Spin-dependent transport in a multiferroic tunnel junction: Theory for $\mathrm{Co}/{\mathrm{PbTiO}}_3/\mathrm{Co}$

Spin-dependent electronic transport through multiferroic $\mathrm{Co}/{\mathrm{PbTiO}}_3/\mathrm{Co}$ tunnel junctions is studied theoretically in view of the recent observation of an inverse TMR in $\mathrm{Co}/{\mathrm{PbTiO}}_3/{\mathrm{LaSrMnO}}_3$ heterostructures. Conductances calculated within the Landauer-Büttiker formalism yield a four-conductance state characterized by sizable positive tunnel magnetoresistances (TMR) and tunnel electroresistances (TER). The conductances depend crucially on the details of the electronic structure at the interfaces. In particular, the spin polarization of the tunneling electronic states is affected by the hybridization of orbitals and the associated charge transfer at both interfaces.
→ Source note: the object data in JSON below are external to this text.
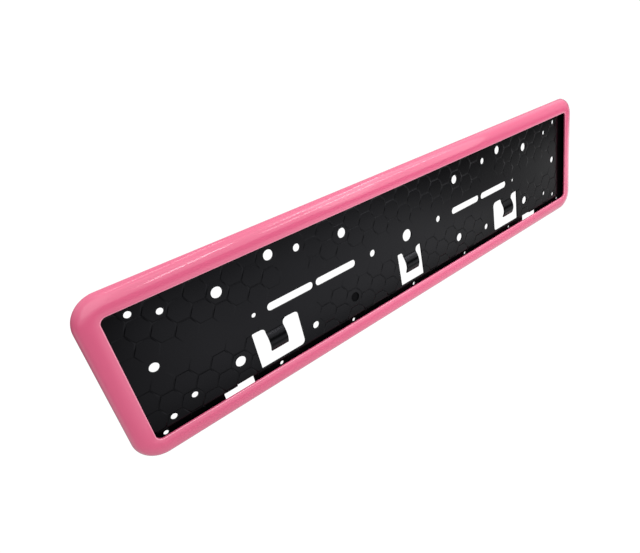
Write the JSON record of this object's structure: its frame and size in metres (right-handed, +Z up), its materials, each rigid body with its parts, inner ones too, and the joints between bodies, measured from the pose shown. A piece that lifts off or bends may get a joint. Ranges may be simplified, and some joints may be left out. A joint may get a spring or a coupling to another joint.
{
  "type": "number plate holder",
  "caption": "Flat car number plate holder: a black base sheet with screw holes, slots and spring tongues, and a crowned pink bezel that snaps over its rim and laps the plate's edges",
  "frame": {"origin": "the middle of the four corner screw holes, on the plane of the back face", "axes": "+X along the plate's width, +Y out of the back toward the car, +Z up the plate; the plate is read from -Y"},
  "size_m": [0.5382, 0.007, 0.1266],
  "materials": {
    "base_black": "satin, with a fine moulded grain",
    "bezel_pink": "glossy, smooth"
  },
  "bodies": {
    "root": {"base_plate": "base_black", "front_bezel": "bezel_pink"}
  },
  "joints": []
}
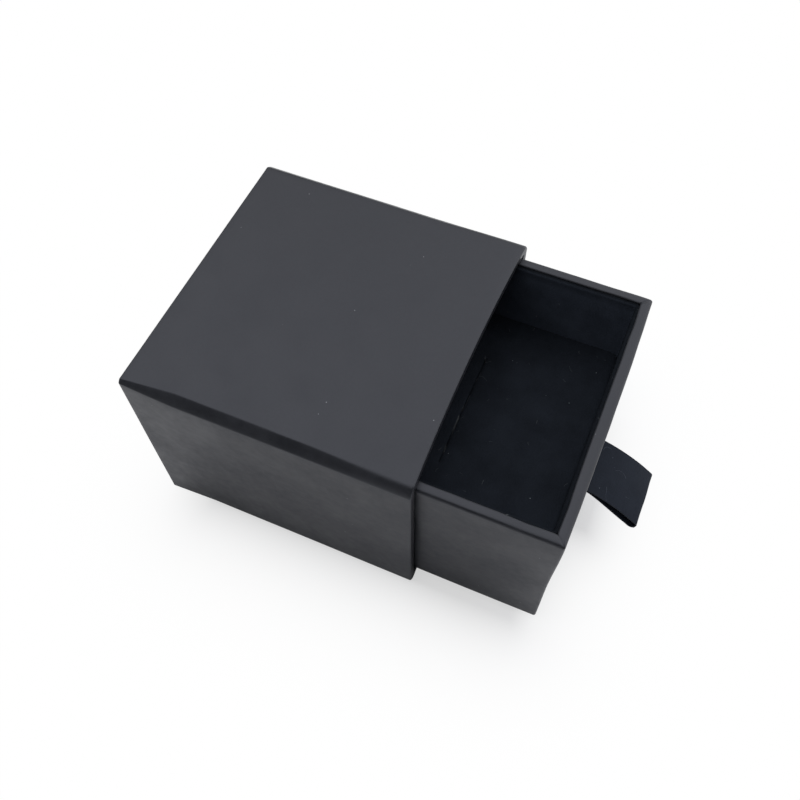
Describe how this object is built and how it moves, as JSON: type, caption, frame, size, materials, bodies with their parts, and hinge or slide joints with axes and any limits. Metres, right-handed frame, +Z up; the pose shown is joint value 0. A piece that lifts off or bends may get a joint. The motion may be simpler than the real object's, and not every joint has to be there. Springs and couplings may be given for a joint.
{
  "type": "sliding drawer gift box",
  "caption": "Paper-covered board sleeve with a sliding drawer, a ribbon pull and a velvet-covered foam insert with a slit for a ring.",
  "frame": {"origin": "centre of the sleeve's base, on the underside of its base sheet", "axes": "+Z up, the sleeve's mouth faces -Y and the drawer pulls out along -Y, +X is to the right seen from the front"},
  "size_m": [0.075, 0.121, 0.056],
  "materials": {
    "greyboard": "matte",
    "black_paper": "satin",
    "kraft_tape": "matte",
    "black_velvet": "matte",
    "black_foam": "matte",
    "black_satin": "satin"
  },
  "bodies": {
    "sleeve": {"sleeve_top_board": "greyboard", "sleeve_right_board": "greyboard", "sleeve_bottom_board": "greyboard", "sleeve_left_board": "greyboard", "sleeve_back_board": "greyboard", "sleeve_wrap": "black_paper", "sleeve_base_sheet": "black_paper", "sleeve_back_sheet": "black_paper", "sleeve_back_lining": "black_paper", "sleeve_lining": "black_paper"},
    "drawer": {"drawer_left_board": "greyboard", "drawer_right_board": "greyboard", "drawer_front_board": "greyboard", "drawer_back_board": "greyboard", "drawer_bottom_board": "greyboard", "drawer_corner_stay_1": "kraft_tape", "drawer_corner_stay_2": "kraft_tape", "drawer_corner_stay_3": "kraft_tape", "drawer_corner_stay_4": "kraft_tape", "drawer_wrap": "black_paper", "drawer_floor_paper": "black_paper", "drawer_velvet_lining": "black_velvet", "insert_velvet_cover": "black_velvet", "insert_foam_front": "black_foam", "insert_foam_back": "black_foam", "ribbon_tail": "black_satin", "ribbon_anchor_tape": "kraft_tape"},
    "pull": {"pull_ribbon": "black_satin"}
  },
  "joints": [
    {"name": "drawer_slide", "type": "slide", "parent": "sleeve", "child": "drawer", "axis": [0, -1, 0], "range_m": [-0.0337, 0.0375]},
    {"name": "pull_hinge", "type": "hinge", "parent": "drawer", "child": "pull", "pos_m": [0, -0.0703, 0.0275], "axis": [-1, 0, 0], "range_deg": [-50, 105]}
  ]
}
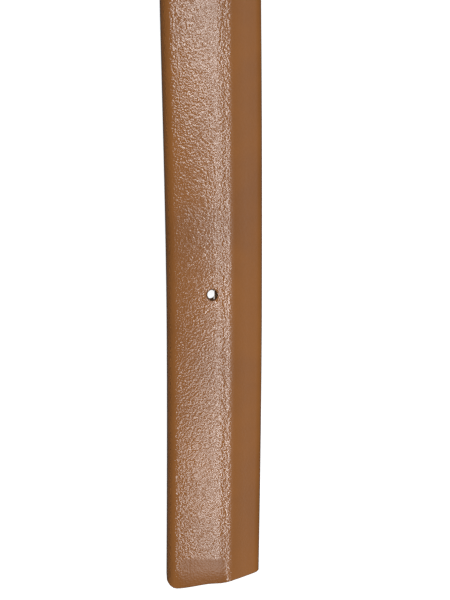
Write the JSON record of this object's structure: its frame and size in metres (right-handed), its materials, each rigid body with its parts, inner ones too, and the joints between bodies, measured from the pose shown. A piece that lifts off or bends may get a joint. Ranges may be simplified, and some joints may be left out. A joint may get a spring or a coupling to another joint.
{
  "type": "money belt",
  "caption": "Hollow folded leather strap with a zipped pocket along its back, a punched tail and a roller buckle with a leather keeper.",
  "frame": {"origin": "on the ground under the middle of the belt's overall box", "axes": "+Y along the belt from tail to buckle, +Z out of its front face, +X to the right seen from the front with the buckle up"},
  "size_m": [0.05, 1.0774, 0.0191],
  "materials": {
    "strap_leather": "tan grained leather, semi-gloss on the front",
    "lining_leather": "plain matt leather",
    "stay_fabric": "woven cotton stay tape",
    "zip_tape": "woven brown polyester tape",
    "thread": "bonded waxed thread, a shade lighter than the leather",
    "zip_brass": "antique brass, lightly worn",
    "buckle_steel": "nickel-plated steel, satin",
    "screw_steel": "nickel-plated steel, satin"
  },
  "bodies": {
    "strap": {"strap_shell": "strap_leather", "zip_stay_left": "stay_fabric", "zip_stay_right": "stay_fabric", "zip_tape_left": "zip_tape", "zip_tape_right": "zip_tape", "zip_teeth_left": "zip_brass", "zip_teeth_right": "zip_brass", "zip_top_stop_left": "zip_brass", "zip_top_stop_right": "zip_brass", "zip_bottom_stop": "zip_brass", "buckle_chape": "lining_leather", "chape_post_front": "screw_steel", "chape_post_rear": "screw_steel", "chape_screw_front": "screw_steel", "chape_screw_rear": "screw_steel", "fixed_keeper": "strap_leather"},
    "buckle": {"buckle_frame": "buckle_steel", "buckle_bar": "buckle_steel"},
    "roller": {"buckle_roller": "buckle_steel"},
    "prong": {"buckle_prong": "buckle_steel"},
    "slider": {"zip_slider": "zip_brass"},
    "pull": {"zip_pull": "zip_brass"}
  },
  "joints": [
    {"name": "buckle_swing", "type": "hinge", "parent": "strap", "child": "buckle", "pos_m": [0, 0.5086, 0.00525], "axis": [1, 0, 0], "range_deg": [-75, 25]},
    {"name": "roller_spin", "type": "hinge", "parent": "buckle", "child": "roller", "pos_m": [0, 0.5356, 0.00525], "axis": [1, 0, 0], "continuous": true},
    {"name": "prong_lift", "type": "hinge", "parent": "buckle", "child": "prong", "pos_m": [0, 0.5086, 0.00525], "axis": [1, 0, 0], "range_deg": [0, 95]},
    {"name": "zip_slide", "type": "slide", "parent": "strap", "child": "slider", "axis": [0, 1, 0], "range_m": [-0.399, 0]},
    {"name": "pull_swing", "type": "hinge", "parent": "slider", "child": "pull", "pos_m": [0, 0.2178, 0.002], "axis": [1, 0, 0], "range_deg": [0, 165]}
  ]
}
Digital doping of the ${\mathrm{PbTiO}}_3$ barrier with Zr impurities at the ${\mathrm{TiO}}_2/{\mathrm{Co}}_2$ interface removes the excessive metalization of the barrier and significantly enhances the TMR but is not sufficient to switch the TMR's sign. Our results indicate that the origin of the TMR inversion might be attributed to the magnetoelectrically active ${\mathrm{LaSrMnO}}_3/{\mathrm{PbZr}}_{0.2}{\mathrm{Ti}}_{0.8}{\mathrm{O}}_3$ interface.

Figure 1

Structural models for Co/PTO/Co (a) and Co/PTO-ZO/Co (b) multiferroic tunnel junctions for the two ferroelectric polarizations $P_{\leftarrow }$ and $P_{\to }$ of the barriers. The chemical compositions of the interfaces are marked below each structure. The effective thickness $d_{\mathrm{eff}}$ of the barrier, i.e., the distance between the Co electrodes, is indicated in (a). In (c), both an original (left, used in the geometry optimization) and a doubled supercell (right, used in the transport calculations) are sketched.

Figure 2

Magnetoelectric coupling in a Co/PTO-ZO/Co tunnel junction. (Top) Difference of the layer-resolved magnetic moments $M_i$ upon reversal of the ferroelectric polarization in the barrier ($P_{\leftarrow }$ and $P_{\to }$): $\mathrm{\Delta }{M}_i\equiv M_i\left(P_{\to }\right)-M_i\left(P_{\leftarrow }\right), i$ layer index. (Bottom) Spin-resolved charge densities for the two ferroelectric polarizations (majority: red; minority: blue).

Figure 3

Effect of the ferroelectric polarization $P$ in a Co/PTO-ZO/Co tunnel junction on the electronic structure at the interfaces for $P_{\to }$ (top) and $P_{\leftarrow }$ (bottom) configurations. Spin-resolved densities of states are depicted for Co atoms in line with Pb [Co (Pb)] and in line with O [Co (O)], as well as for O and Pb cations at the ${\mathrm{Co}}_2$/PbO interface.

Figure 4

Electronic structure of Co/PTO/Co [upper two panels, (a) and (b)] and Co/PTO-ZO/Co [lower two panels, (c) and (d)] tunnel junctions for parallel alignment of the lead magnetizations (black vertical arrows, $\uparrow \uparrow$) and for the two polarizations $P_{\leftarrow }$ [(a) and (c)] and $P_{\to }$ [(b) and (d)] in the ferroelectric barrier (as indicated in each panel by horizontal arrows). Spin-resolved densities of states are shown for the series of unit cells across the barriers; majority spin red, minority spin blue.

Figure 5

Spin-dependent transport in Co/PTO/Co (top row) and Co/PTO-ZO/Co (bottom row) tunnel junctions. In each panel, transmission maps $T(k_x,k_y)$ are shown as a color scale for the parallel ($\uparrow \uparrow$) and the antiparallel ($\downarrow \uparrow$) configuration of magnetic Co electrodes as well as for the two ferroelectric polarizations of the barriers (indicated by horizontal arrows). Color scales in units of ${10}^{-5}{e}^2/h$.